__Task to carry out__. Copy out all of the data below with no alterations.

* * * * *

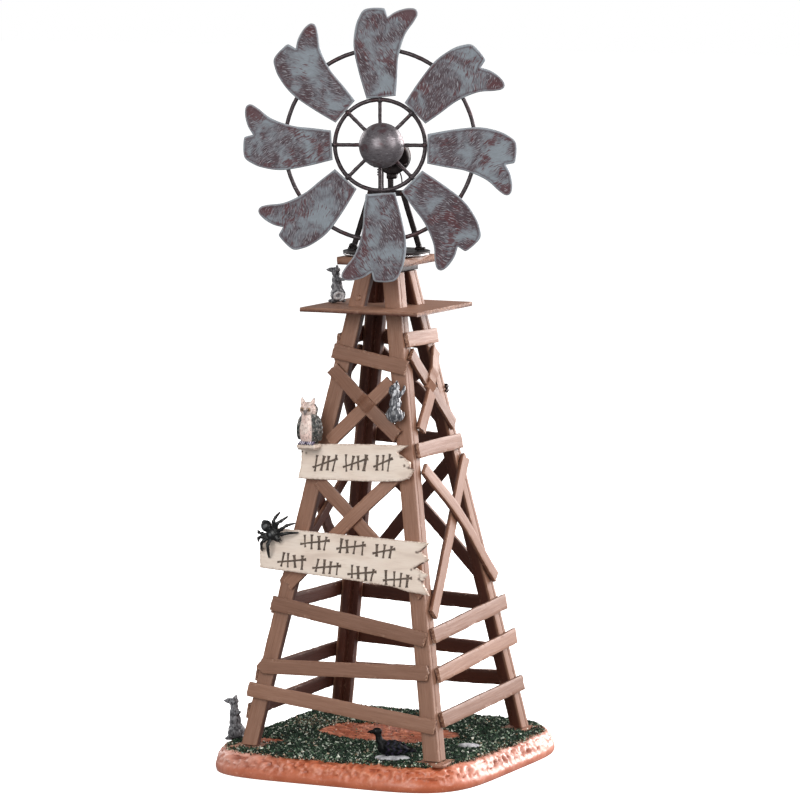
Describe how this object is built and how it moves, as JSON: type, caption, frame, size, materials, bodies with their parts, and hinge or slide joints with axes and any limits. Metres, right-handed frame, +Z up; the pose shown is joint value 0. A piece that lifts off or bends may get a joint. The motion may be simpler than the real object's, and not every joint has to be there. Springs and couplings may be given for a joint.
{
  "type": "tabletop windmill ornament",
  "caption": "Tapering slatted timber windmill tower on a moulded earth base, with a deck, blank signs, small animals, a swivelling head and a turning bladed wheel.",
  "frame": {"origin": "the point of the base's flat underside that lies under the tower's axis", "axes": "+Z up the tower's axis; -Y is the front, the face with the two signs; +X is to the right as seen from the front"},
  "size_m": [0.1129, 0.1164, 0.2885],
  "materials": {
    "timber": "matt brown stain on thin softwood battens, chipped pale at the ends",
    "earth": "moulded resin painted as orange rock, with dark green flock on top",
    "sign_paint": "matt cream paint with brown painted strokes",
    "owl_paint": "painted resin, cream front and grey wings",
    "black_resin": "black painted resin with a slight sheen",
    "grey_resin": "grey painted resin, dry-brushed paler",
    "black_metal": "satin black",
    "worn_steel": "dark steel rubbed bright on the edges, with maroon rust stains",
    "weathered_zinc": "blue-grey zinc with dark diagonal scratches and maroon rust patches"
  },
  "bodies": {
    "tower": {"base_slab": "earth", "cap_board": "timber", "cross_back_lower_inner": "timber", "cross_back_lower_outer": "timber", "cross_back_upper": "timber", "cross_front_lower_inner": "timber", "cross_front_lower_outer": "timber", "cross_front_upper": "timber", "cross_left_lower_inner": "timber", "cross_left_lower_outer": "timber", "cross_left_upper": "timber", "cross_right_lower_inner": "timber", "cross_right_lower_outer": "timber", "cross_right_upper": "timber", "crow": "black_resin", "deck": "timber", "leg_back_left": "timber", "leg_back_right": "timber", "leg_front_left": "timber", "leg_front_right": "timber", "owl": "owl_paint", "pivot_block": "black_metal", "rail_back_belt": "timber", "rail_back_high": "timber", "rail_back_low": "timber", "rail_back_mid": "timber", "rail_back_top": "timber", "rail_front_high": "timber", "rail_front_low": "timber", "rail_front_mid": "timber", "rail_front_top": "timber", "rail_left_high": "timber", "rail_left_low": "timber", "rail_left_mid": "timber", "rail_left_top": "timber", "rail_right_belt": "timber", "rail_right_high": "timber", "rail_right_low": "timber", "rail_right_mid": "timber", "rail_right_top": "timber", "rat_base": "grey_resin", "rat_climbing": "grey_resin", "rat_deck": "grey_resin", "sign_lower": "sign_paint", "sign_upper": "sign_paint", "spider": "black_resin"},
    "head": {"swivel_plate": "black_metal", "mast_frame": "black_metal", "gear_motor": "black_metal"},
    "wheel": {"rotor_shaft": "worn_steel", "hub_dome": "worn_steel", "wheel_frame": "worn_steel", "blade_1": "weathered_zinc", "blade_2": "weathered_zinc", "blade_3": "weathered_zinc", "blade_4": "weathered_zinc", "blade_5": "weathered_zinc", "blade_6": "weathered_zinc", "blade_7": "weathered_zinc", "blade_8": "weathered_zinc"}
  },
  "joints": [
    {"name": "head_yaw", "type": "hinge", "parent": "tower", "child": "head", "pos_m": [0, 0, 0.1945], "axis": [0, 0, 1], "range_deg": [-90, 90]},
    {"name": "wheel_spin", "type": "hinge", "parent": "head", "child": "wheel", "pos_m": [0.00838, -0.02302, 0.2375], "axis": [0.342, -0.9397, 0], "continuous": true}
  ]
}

* * * * *

__Final result__.
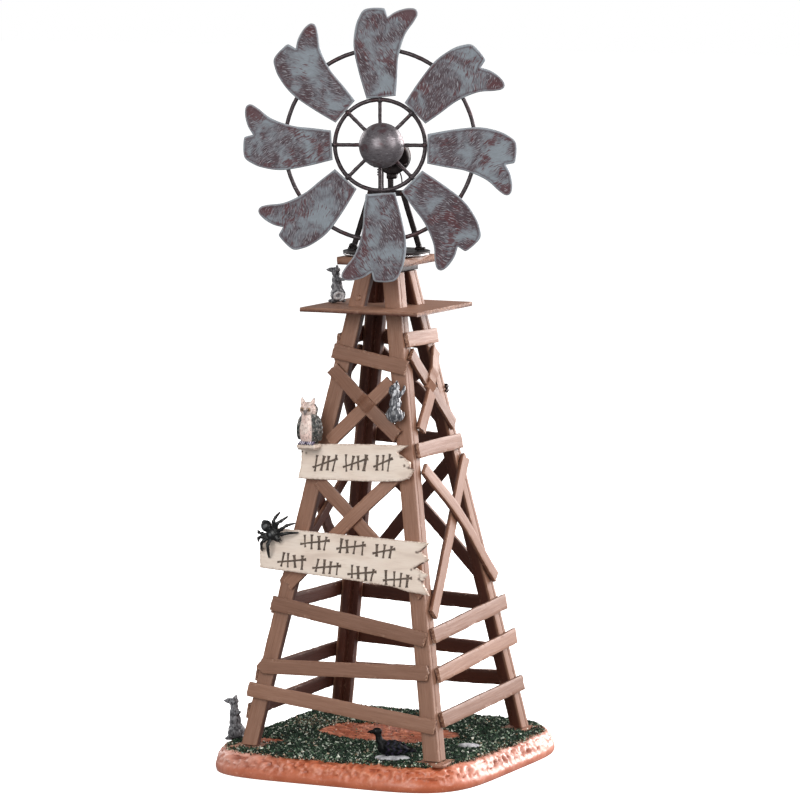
Describe how this object is built and how it moves, as JSON: type, caption, frame, size, materials, bodies with their parts, and hinge or slide joints with axes and any limits. Metres, right-handed frame, +Z up; the pose shown is joint value 0. A piece that lifts off or bends may get a joint. The motion may be simpler than the real object's, and not every joint has to be there. Springs and couplings may be given for a joint.
{
  "type": "tabletop windmill ornament",
  "caption": "Tapering slatted timber windmill tower on a moulded earth base, with a deck, blank signs, small animals, a swivelling head and a turning bladed wheel.",
  "frame": {"origin": "the point of the base's flat underside that lies under the tower's axis", "axes": "+Z up the tower's axis; -Y is the front, the face with the two signs; +X is to the right as seen from the front"},
  "size_m": [0.1129, 0.1164, 0.2885],
  "materials": {
    "timber": "matt brown stain on thin softwood battens, chipped pale at the ends",
    "earth": "moulded resin painted as orange rock, with dark green flock on top",
    "sign_paint": "matt cream paint with brown painted strokes",
    "owl_paint": "painted resin, cream front and grey wings",
    "black_resin": "black painted resin with a slight sheen",
    "grey_resin": "grey painted resin, dry-brushed paler",
    "black_metal": "satin black",
    "worn_steel": "dark steel rubbed bright on the edges, with maroon rust stains",
    "weathered_zinc": "blue-grey zinc with dark diagonal scratches and maroon rust patches"
  },
  "bodies": {
    "tower": {"base_slab": "earth", "cap_board": "timber", "cross_back_lower_inner": "timber", "cross_back_lower_outer": "timber", "cross_back_upper": "timber", "cross_front_lower_inner": "timber", "cross_front_lower_outer": "timber", "cross_front_upper": "timber", "cross_left_lower_inner": "timber", "cross_left_lower_outer": "timber", "cross_left_upper": "timber", "cross_right_lower_inner": "timber", "cross_right_lower_outer": "timber", "cross_right_upper": "timber", "crow": "black_resin", "deck": "timber", "leg_back_left": "timber", "leg_back_right": "timber", "leg_front_left": "timber", "leg_front_right": "timber", "owl": "owl_paint", "pivot_block": "black_metal", "rail_back_belt": "timber", "rail_back_high": "timber", "rail_back_low": "timber", "rail_back_mid": "timber", "rail_back_top": "timber", "rail_front_high": "timber", "rail_front_low": "timber", "rail_front_mid": "timber", "rail_front_top": "timber", "rail_left_high": "timber", "rail_left_low": "timber", "rail_left_mid": "timber", "rail_left_top": "timber", "rail_right_belt": "timber", "rail_right_high": "timber", "rail_right_low": "timber", "rail_right_mid": "timber", "rail_right_top": "timber", "rat_base": "grey_resin", "rat_climbing": "grey_resin", "rat_deck": "grey_resin", "sign_lower": "sign_paint", "sign_upper": "sign_paint", "spider": "black_resin"},
    "head": {"swivel_plate": "black_metal", "mast_frame": "black_metal", "gear_motor": "black_metal"},
    "wheel": {"rotor_shaft": "worn_steel", "hub_dome": "worn_steel", "wheel_frame": "worn_steel", "blade_1": "weathered_zinc", "blade_2": "weathered_zinc", "blade_3": "weathered_zinc", "blade_4": "weathered_zinc", "blade_5": "weathered_zinc", "blade_6": "weathered_zinc", "blade_7": "weathered_zinc", "blade_8": "weathered_zinc"}
  },
  "joints": [
    {"name": "head_yaw", "type": "hinge", "parent": "tower", "child": "head", "pos_m": [0, 0, 0.1945], "axis": [0, 0, 1], "range_deg": [-90, 90]},
    {"name": "wheel_spin", "type": "hinge", "parent": "head", "child": "wheel", "pos_m": [0.00838, -0.02302, 0.2375], "axis": [0.342, -0.9397, 0], "continuous": true}
  ]
}